Vlado told Bosko—a thin, sharp-featured Serbian; a good driver (whom I was to see often in the ensuing months)—that I had known Dreiser. After a while Bosko asked me if I knew Duke Ellington. He was disappointed that I had never met the jazz-maestro or heard his music, so far as I recalled. All I could tell him about Ellington was that he had a band which played in night clubs and on the radio, and that he was popular. A relative in Butte, Montana, had sent Bosko a collection of Ellington records and he played them over and over. He liked American jazz.
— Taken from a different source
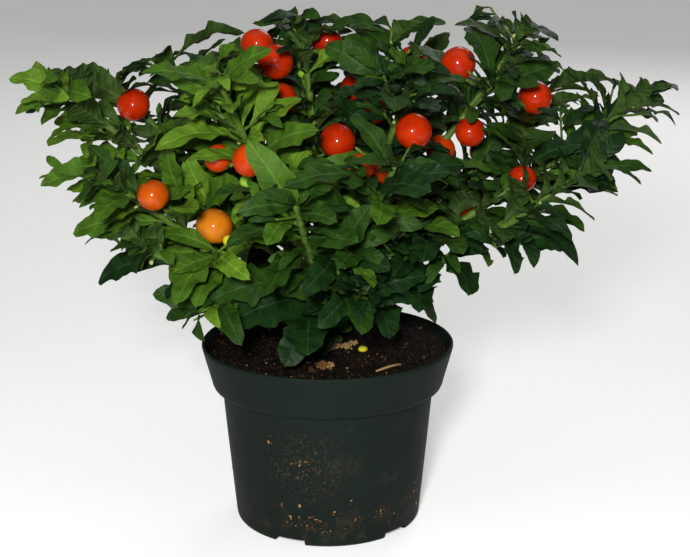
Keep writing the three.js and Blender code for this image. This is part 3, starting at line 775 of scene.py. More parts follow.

No, not better than Dreiser; but he thought America must be quite a place to produce both Dreiser and Ellington.

In Belgrade proper, vehicles were stalled in the snow, and shovel gangs were out everywhere. I caught a glimpse of one small tractor with a snow-plow attached. It was stalled too.

Vlado reminded me that in 1945, when he came to the United Nations Conference in San Francisco, he stayed at my farm in the Delaware Valley for a few days.

“Now you should be my guest,” he said, “but we have no room.”

“I want to go to a hotel.”

“All filled up. They’d have to put someone out, and you wouldn’t want that. I’m taking you to Krleza’s. Remember him?”

A Croatian, Miroslav Krleza was already the foremost Yugoslav writer when we met in Zagreb, the capital of Croatia, in 1933.

“He lives in Belgrade now, temporarily,” said Vlado. “He’s working on an idea for an international exhibition of our medieval art. [The Yugoslav Medieval Art Exhibition was held in Paris through most of the spring of 1950.] You know, between the ninth and thirteenth centuries, the South Slavs had an artistic flowering—hundreds of years ahead of the Italian Renaissance… Last night Krleza had to leave on a trip, and he telephoned me to tell you he was sorry he couldn’t be here to welcome you. He said to make yourself at home. Marija will take care of you, and of France too.”